What is the best way to verify each drive is still functional and, if I got lucky, doing this in a way that doesn't invalidate the array?

Physically, drives are almost sealed against water ingress. If they are helium drives, they are sealed. Problem is, if the drives were hot, and the deluge of water was cold, the drives could have sucked water into their pressure equalization ports if so equipped.

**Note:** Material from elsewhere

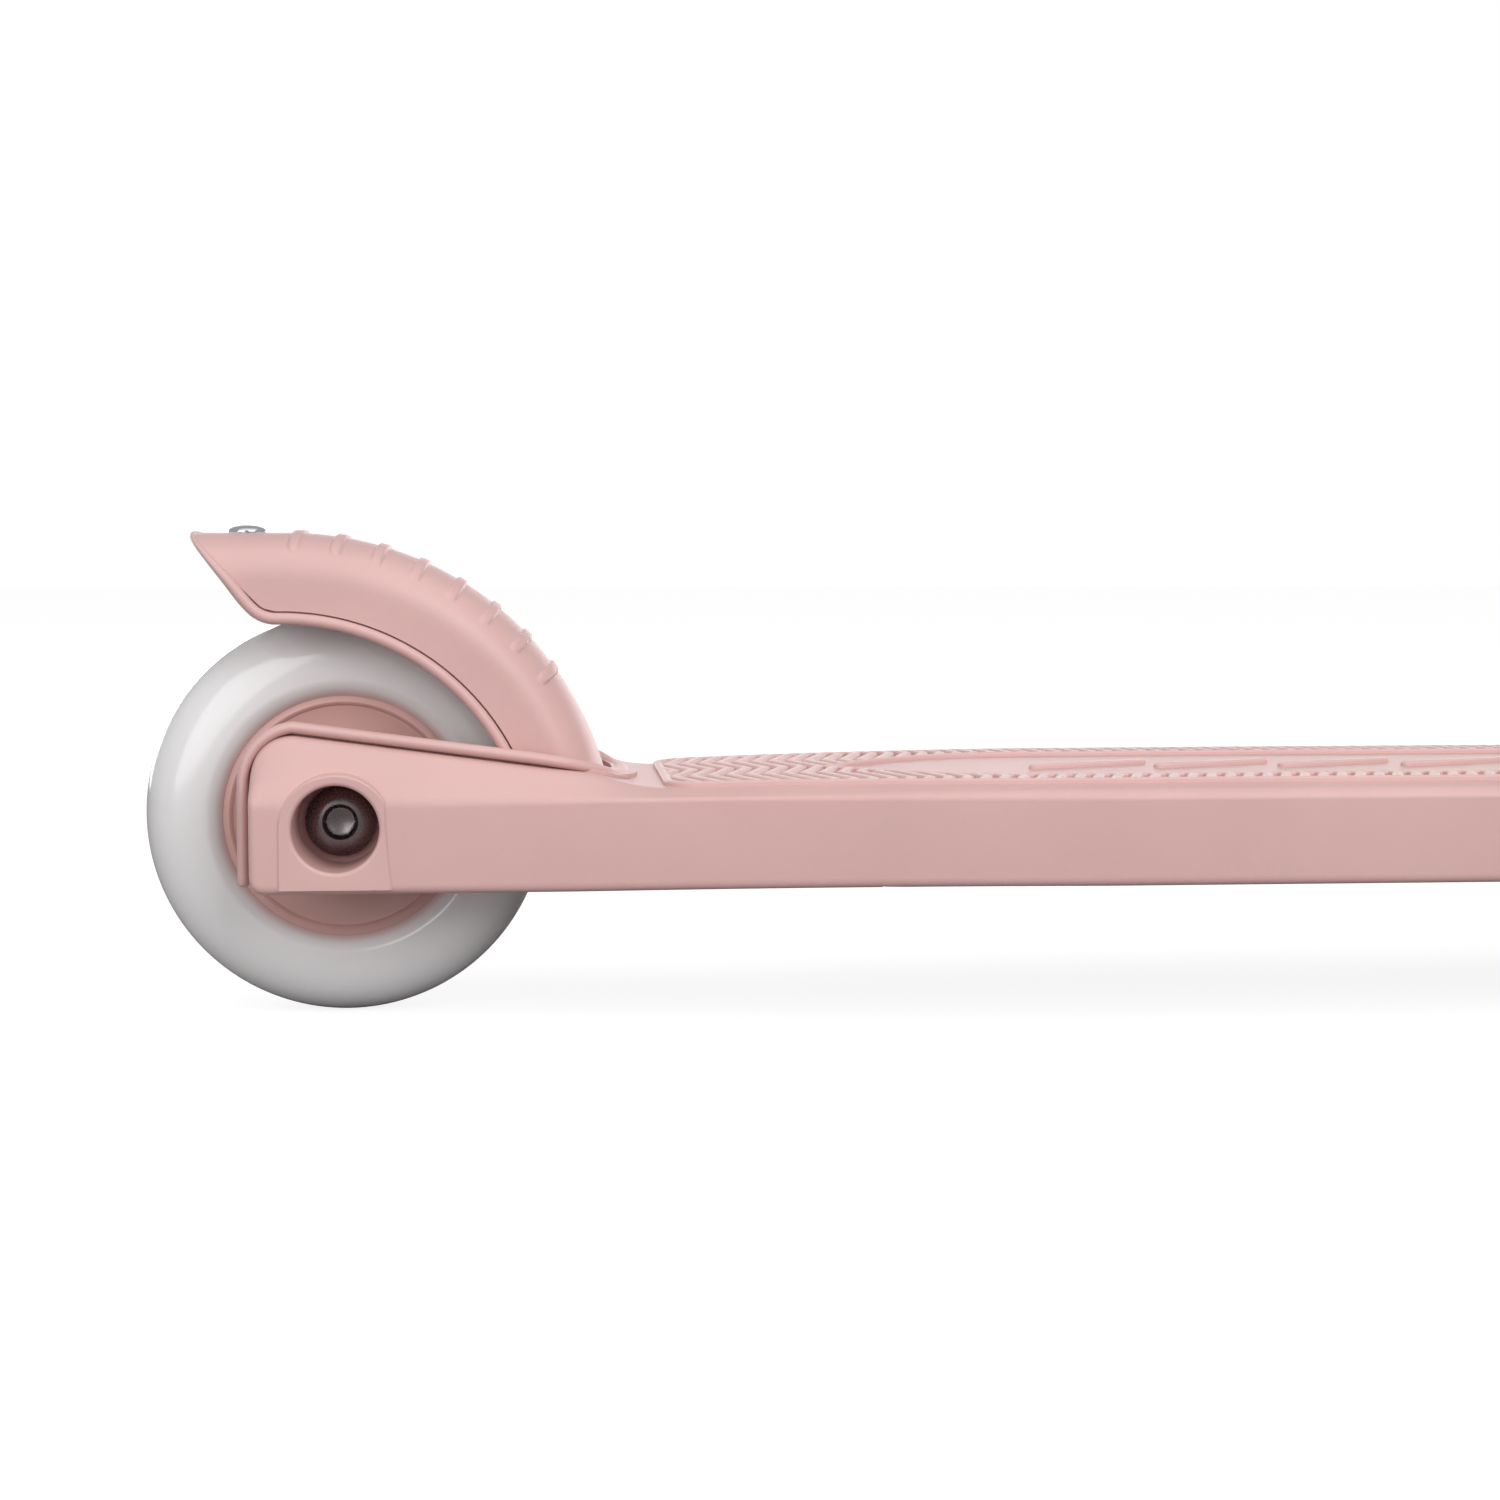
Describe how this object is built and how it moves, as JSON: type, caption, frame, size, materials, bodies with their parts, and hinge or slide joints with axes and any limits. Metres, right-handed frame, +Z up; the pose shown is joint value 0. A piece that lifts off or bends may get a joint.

I think I'd put them in a tightly temperature regulated environment at around 50C for several hours if possible, as well as doing the alcohol wipedown.

 

As long as the drive is only mounted read only, the array will still be valid.

 

If you have a spare PC, I think my approach would be to first try to boot the spare PC with ONLY the Unraid USB, NO OTHER DRIVES ATTACHED, and see if it boots, preferably in GUI mode. If it does, change the array to not autostart (not like it would anyway with no drives) and power off from the GUI. Then attach the first suspect drive, boot Unraid, and see if it shows the drive in the appropriate slot. If it does, you could run a SMART test from there. Try each drive in turn, one at a time. Take inventory and see where you are at. Depending on the results we can formulate a game plan from there.

 

(Actually the first thing I would do is attempt to copy the config folder from the Unraid boot drive to a safe place)

 

I think using the Unraid boot USB is one of the safest ways of evaluating each individual drive.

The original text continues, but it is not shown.